Copy exactly the lines from the first line of the records below through the line containing "a velvet hanger.", including both, and nothing else.

══════════

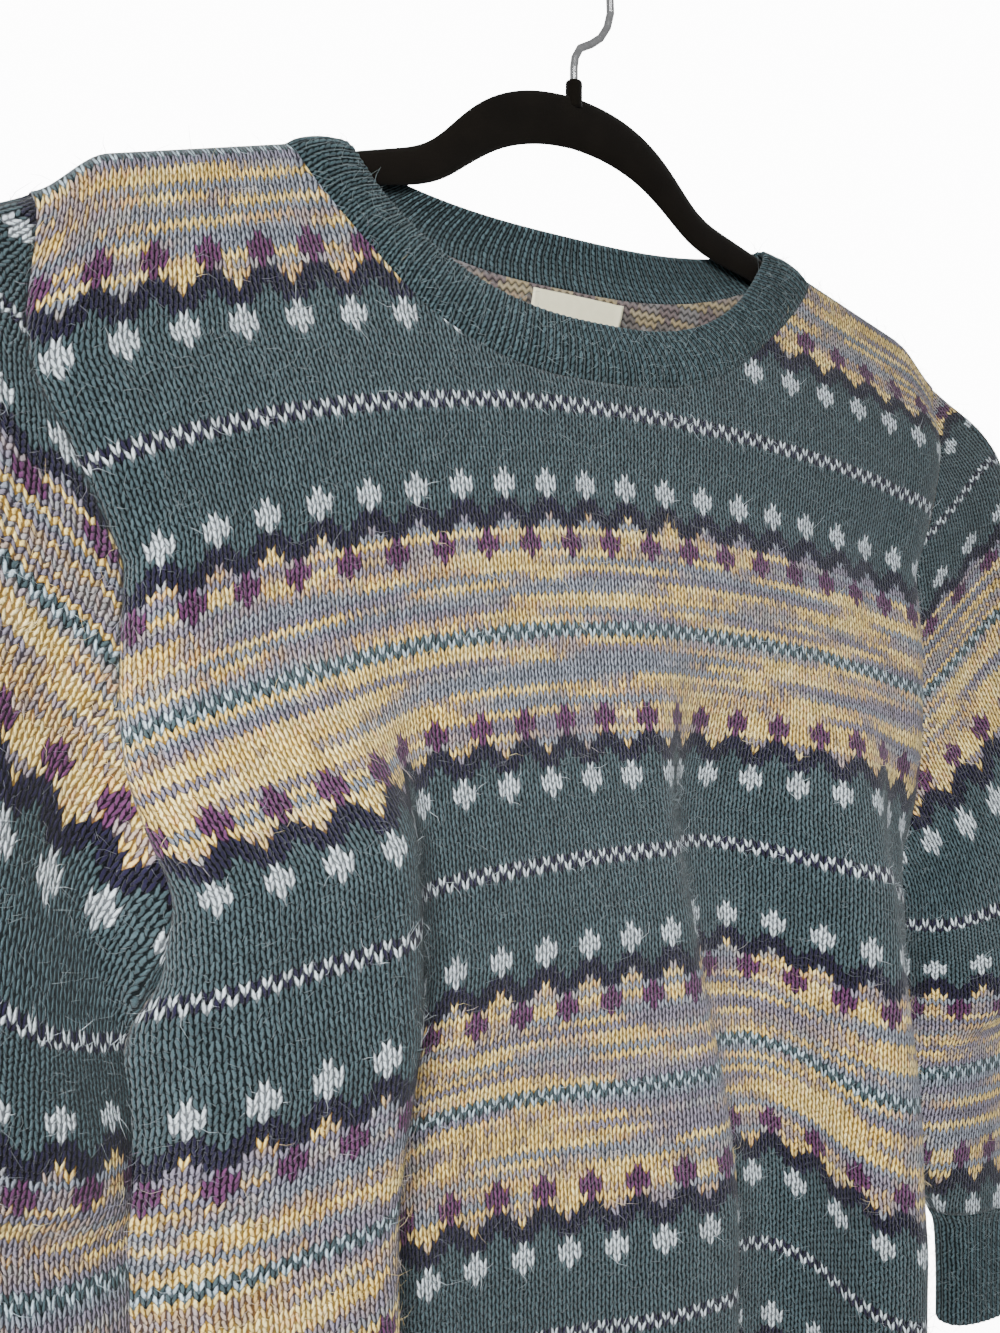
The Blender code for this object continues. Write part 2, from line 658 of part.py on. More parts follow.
def make_band(front_points, back_points, front_normals, back_normals, rib):
    """The ribbed neckband."""
    grid = band_grid(front_points, back_points)
    first, last = neck_span()
    sewn = band_ring(front_normals[0, first:last], back_normals[0, first:last])
    normals = normals_of(grid, True)
    normals = normals * np.sign((normals[1] * sewn).sum())
    normals[0] = sewn * SEAM_THIN
    normals = finer(normals, NECK_PARTS, True)
    grid = finer(grid, NECK_PARTS, True)
    grid[1:-1] += unit(normals[1:-1]) * BAND_BULGE
    rise = rib_rise(*grid.shape[:2], 1)
    wall("neckband", inset(grid, 0, ("first",)), normals, True, rib, rise)


def make_hem(front_normals, back_normals, rib):
    """The ribbed hem band."""
    grid = hem_grid()
    normals = normals_of(grid, True)
    ends = np.concatenate([front_normals[-1], back_normals[-1][::-1][1:-1]])
    normals[0] = finer(ends, HEM_PARTS, True)
    rise = rib_rise(*grid.shape[:2], 1)
    wall("hem_rib", inset(grid, 0, ("first",)), normals, True, rib, rise)


def main():
    """Clear the scene and build the jumper on its hanger."""
    for item in list(bpy.data.objects):
        bpy.data.objects.remove(item, do_unlink=True)
    cloth = {name: material(name, 0.95) for name in ("front", "back", "sleeve", "rib", "label")}
    body_walls(cloth)
    make_hanger(material("velvet", 0.9))
    make_hook(material("wire", 0.3, 1.0))


main()
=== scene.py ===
"""Looks of a fair isle jumper that hangs on a velvet hanger.

Cloth lengths are in millimetres until a mesh is written, as in the part's source. A place
on the body is (c, r): c runs across the cloth and r runs down it from the shoulder line.
Left and right are as seen from the front, so c is below 0 at the left; only the names of
the sleeves and cuffs say the wearer's side. A pair named for rows or columns is the place
where a change begins and the length over which it comes in.
Each knitted piece carries a UV map named "stitches", in stitches across and rows down, and
the yarns are laid out on that map, so the pattern follows the cloth through every fold.
"""
import math

import bpy
import numpy as np
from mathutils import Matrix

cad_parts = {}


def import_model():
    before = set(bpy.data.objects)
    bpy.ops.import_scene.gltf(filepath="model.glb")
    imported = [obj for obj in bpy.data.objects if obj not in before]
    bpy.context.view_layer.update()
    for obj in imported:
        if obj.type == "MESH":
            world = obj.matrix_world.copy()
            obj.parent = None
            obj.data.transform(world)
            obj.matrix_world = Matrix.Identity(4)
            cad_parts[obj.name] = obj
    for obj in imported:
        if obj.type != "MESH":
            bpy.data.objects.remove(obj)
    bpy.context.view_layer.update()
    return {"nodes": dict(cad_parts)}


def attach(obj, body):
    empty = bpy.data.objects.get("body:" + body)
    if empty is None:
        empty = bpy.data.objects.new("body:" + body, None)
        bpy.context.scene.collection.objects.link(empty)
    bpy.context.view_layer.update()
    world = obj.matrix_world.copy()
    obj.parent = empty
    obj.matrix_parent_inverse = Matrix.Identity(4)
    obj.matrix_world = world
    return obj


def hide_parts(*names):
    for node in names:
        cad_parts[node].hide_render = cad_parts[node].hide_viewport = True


MM = 0.001
WALL = 2.4  # thickness of the knitted cloth
STITCH = 4.0  # width of a stitch
ROW = 3.2  # height of a row
FIRST_DOT = 0.96  # c of the dot next to the centre column
RIB = 4.1  # one raised column of the rib and the valley beside it
RIB_DEPTH = 0.9
RIB_SAMPLES = 6  # points across a rib

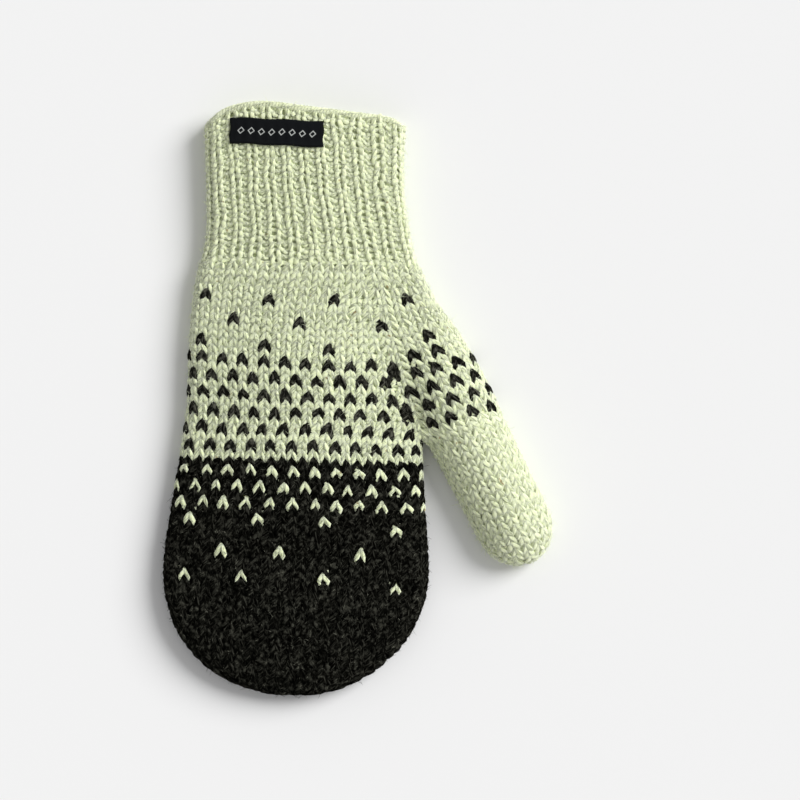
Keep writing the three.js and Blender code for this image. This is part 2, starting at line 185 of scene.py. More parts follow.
def smooth_table(rows, at):
    """A smooth curve through a table's rows, level past both ends."""
    rows = np.array(sorted(rows), dtype=float)
    keys, values = rows[:, 0], rows[:, 1]
    slopes = np.empty_like(values)
    slopes[1:-1] = (values[2:] - values[:-2]) / (keys[2:] - keys[:-2])
    slopes[0] = (values[1] - values[0]) / (keys[1] - keys[0])
    slopes[-1] = (values[-1] - values[-2]) / (keys[-1] - keys[-2])
    at = np.clip(np.asarray(at, dtype=float), keys[0], keys[-1])
    i = np.clip(np.searchsorted(keys, at, side="right") - 1, 0, len(keys) - 2)
    span = keys[i + 1] - keys[i]
    t = (at - keys[i]) / span
    start = (1 + 2 * t) * (1 - t) ** 2 * values[i] + t * (1 - t) ** 2 * span * slopes[i]
    end = t * t * (3 - 2 * t) * values[i + 1] - t * t * (1 - t) * span * slopes[i + 1]
    return start + end


def smoothstep(value, low, high):
    t = np.clip((value - low) / (high - low), 0, 1)
    return t * t * (3 - 2 * t)


def thumb_half(distance):
    part = np.clip(np.asarray(distance, dtype=float) / THUMB_STRAIGHT, 0, 1)
    return THUMB_HALF_BASE + (THUMB_HALF_END - THUMB_HALF_BASE) * part


def thumb_point(distance, offset):
    distance = np.asarray(distance, dtype=float)[..., None]
    return THUMB_BASE + ALONG * distance + ACROSS * np.asarray(offset, dtype=float)[..., None]


@functools.lru_cache(maxsize=None)
def fold_line():
    """The folds as one line, from the mouth's left corner round the fingers and thumb to its right."""
    def follow(table, first, last, steps):
        y = np.linspace(first, last, steps + 1)
        return np.stack([smooth_table(table, y), y], axis=1)

    turn = np.pi * np.arange(1, 180) / 180
    power = 2 / np.where(turn < np.pi / 2, *FINGER_BOW)
    across = np.sign(np.cos(turn)) * np.abs(np.cos(turn)) ** power
    down = FINGER_Y - FINGER_LENGTH * np.sin(turn) ** power
    fingers = np.stack([FINGER_X - FINGER_HALF * across, down], axis=1)
    inner = np.linspace(CROTCH_ALONG, THUMB_STRAIGHT, 21)
    tip = np.pi * np.arange(1, 40) / 40
    outer = THUMB_STEP * np.arange(20, 0, -1)
    return np.concatenate([
        follow(LEFT_FOLD, 150, FINGER_Y, 90),
        fingers,
        follow(HAND_RIGHT_FOLD, FINGER_Y, CROTCH[1], 24),
        thumb_point(inner, -thumb_half(inner)),
        thumb_point(THUMB_STRAIGHT + THUMB_ROUND * np.sin(tip), -THUMB_HALF_END * np.cos(tip)),
        thumb_point(outer, thumb_half(outer)),
        follow(GUSSET_RIGHT_FOLD, -3.5, 150, 90),
    ])


def fold_distance(points):
    """How far each point in plan lies from the nearest fold."""
    line = fold_line()
    start, step = line[:-1], np.diff(line, axis=0)
    length = np.maximum((step ** 2).sum(axis=1), 1e-9)
    nearest = np.empty(len(points))
    for first in range(0, len(points), 4000):
        away = points[first:first + 4000, None, :] - start[None]
        t = np.clip((away * step).sum(axis=2) / length, 0, 1)
        gap = away - t[..., None] * step
        nearest[first:first + 4000] = np.sqrt((gap ** 2).sum(axis=2).min(axis=1))
    return nearest


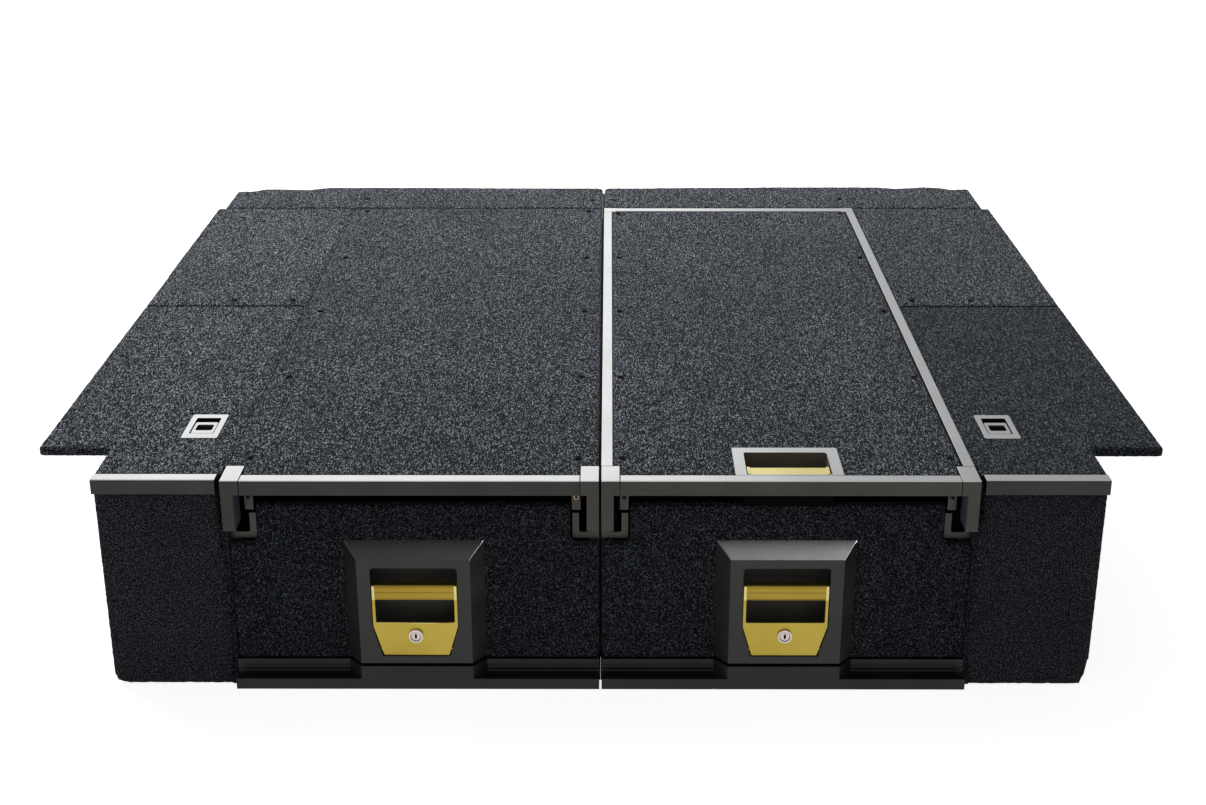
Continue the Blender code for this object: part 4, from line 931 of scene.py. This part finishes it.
# World: white to the camera, and in gloss a white wall that falls off to the right
world = bpy.data.worlds.new("studio")
bpy.context.scene.world = world
world.use_nodes = True
sky = world.node_tree
sky.nodes.clear()
ray = add_node(sky, "LightPath")
heading = add_node(sky, "SeparateXYZ", links={"Vector": add_node(sky, "TexCoord").outputs["Generated"]})
falling = add_node(sky, "MapRange", links={"Value": heading.outputs["X"]},
                   inputs={"From Min": 0.06, "From Max": 0.32, "To Min": 1, "To Max": 0.35})
mirrored = add_node(sky, "Math", operation="MULTIPLY",
                    links={0: ray.outputs["Is Glossy Ray"], 1: falling.outputs["Result"]})
seen = add_node(sky, "Math", operation="MAXIMUM",
                links={0: ray.outputs["Is Camera Ray"], 1: mirrored.outputs[0]})
through = add_node(sky, "Math", operation="MAXIMUM",
                   links={0: seen.outputs[0], 1: ray.outputs["Is Transmission Ray"]})
level = add_node(sky, "MapRange", inputs={"To Min": 0.3, "To Max": 1.0},
                 links={"Value": through.outputs[0]})
glow = add_node(sky, "Background", inputs={"Color": colour("#ffffff")},
                links={"Strength": level.outputs["Result"]})
add_node(sky, "OutputWorld", links={"Surface": glow.outputs["Background"]})

# Floor: white paper that keeps the object's shadow
drop_selection()
bpy.ops.mesh.primitive_plane_add(size=40, location=(0, 0, -0.0005))
floor = named("studio_floor")
paper, paper_tree, paper_surface, _ = start_material("matt_white_paper", Roughness=0.9)
paper_surface.inputs["Base Color"].default_value = colour("#b4b4b4")
paper_surface.inputs["Emission Color"].default_value = colour("#ffffff")
paper_ray = add_node(paper_tree, "LightPath")
paper_seen = add_node(paper_tree, "Math", operation="MAXIMUM",
                      links={0: paper_ray.outputs["Is Camera Ray"], 1: paper_ray.outputs["Is Glossy Ray"]})
paper_lift = add_node(paper_tree, "MapRange", inputs={"To Min": 0, "To Max": 0.87},
                      links={"Value": paper_seen.outputs[0]})
paper_tree.links.new(paper_lift.outputs["Result"], paper_surface.inputs["Emission Strength"])
floor.data.materials.append(paper)

bpy.context.scene.view_settings.view_transform = "Standard"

══════════

Task answer:
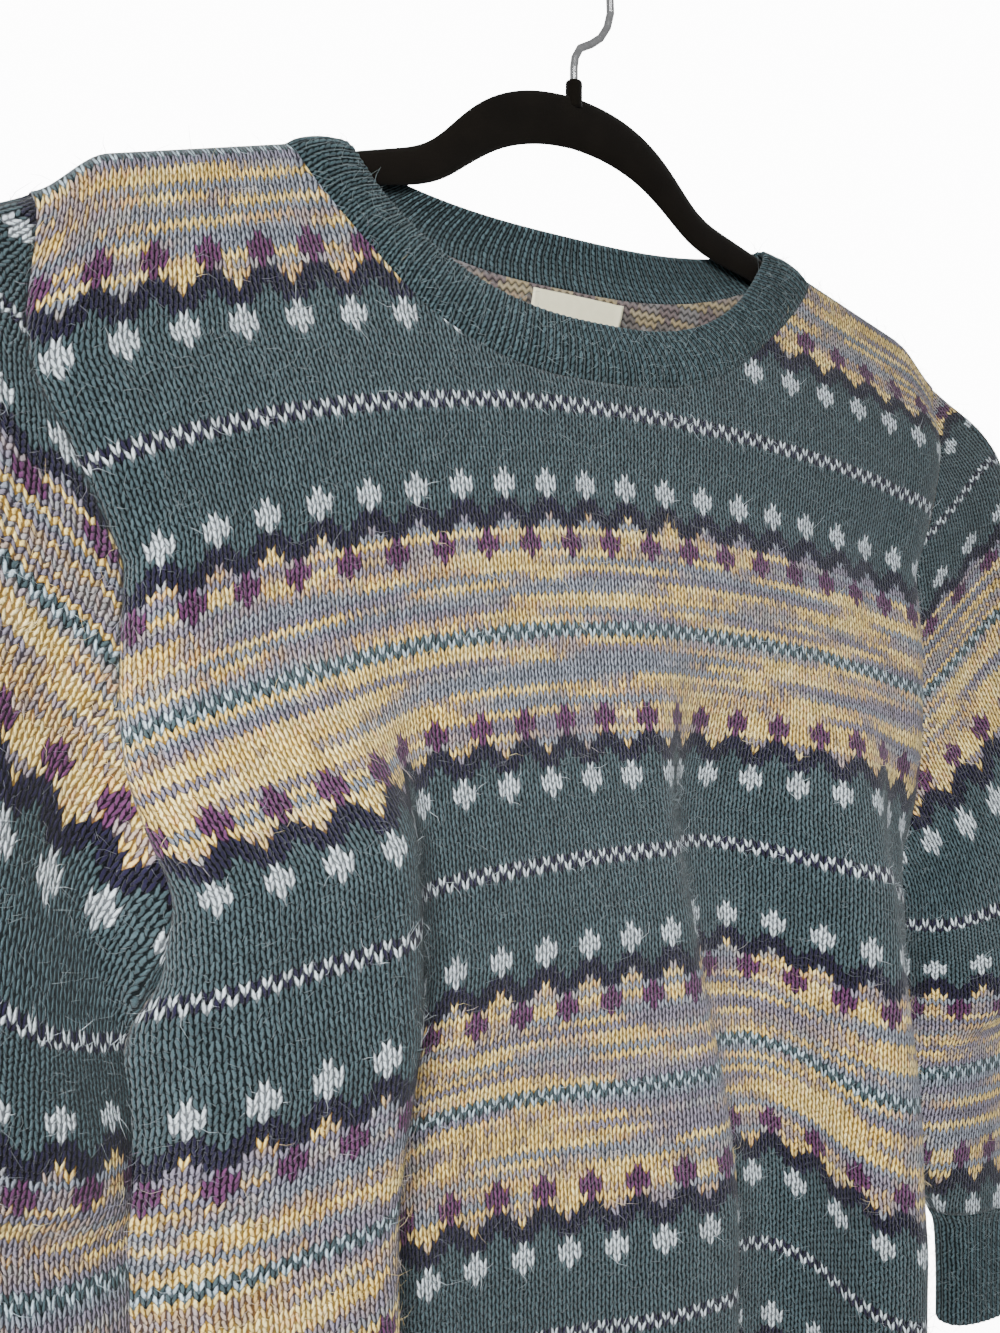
The Blender code for this object continues. Write part 2, from line 658 of part.py on. More parts follow.
def make_band(front_points, back_points, front_normals, back_normals, rib):
    """The ribbed neckband."""
    grid = band_grid(front_points, back_points)
    first, last = neck_span()
    sewn = band_ring(front_normals[0, first:last], back_normals[0, first:last])
    normals = normals_of(grid, True)
    normals = normals * np.sign((normals[1] * sewn).sum())
    normals[0] = sewn * SEAM_THIN
    normals = finer(normals, NECK_PARTS, True)
    grid = finer(grid, NECK_PARTS, True)
    grid[1:-1] += unit(normals[1:-1]) * BAND_BULGE
    rise = rib_rise(*grid.shape[:2], 1)
    wall("neckband", inset(grid, 0, ("first",)), normals, True, rib, rise)


def make_hem(front_normals, back_normals, rib):
    """The ribbed hem band."""
    grid = hem_grid()
    normals = normals_of(grid, True)
    ends = np.concatenate([front_normals[-1], back_normals[-1][::-1][1:-1]])
    normals[0] = finer(ends, HEM_PARTS, True)
    rise = rib_rise(*grid.shape[:2], 1)
    wall("hem_rib", inset(grid, 0, ("first",)), normals, True, rib, rise)


def main():
    """Clear the scene and build the jumper on its hanger."""
    for item in list(bpy.data.objects):
        bpy.data.objects.remove(item, do_unlink=True)
    cloth = {name: material(name, 0.95) for name in ("front", "back", "sleeve", "rib", "label")}
    body_walls(cloth)
    make_hanger(material("velvet", 0.9))
    make_hook(material("wire", 0.3, 1.0))


main()
=== scene.py ===
"""Looks of a fair isle jumper that hangs on a velvet hanger.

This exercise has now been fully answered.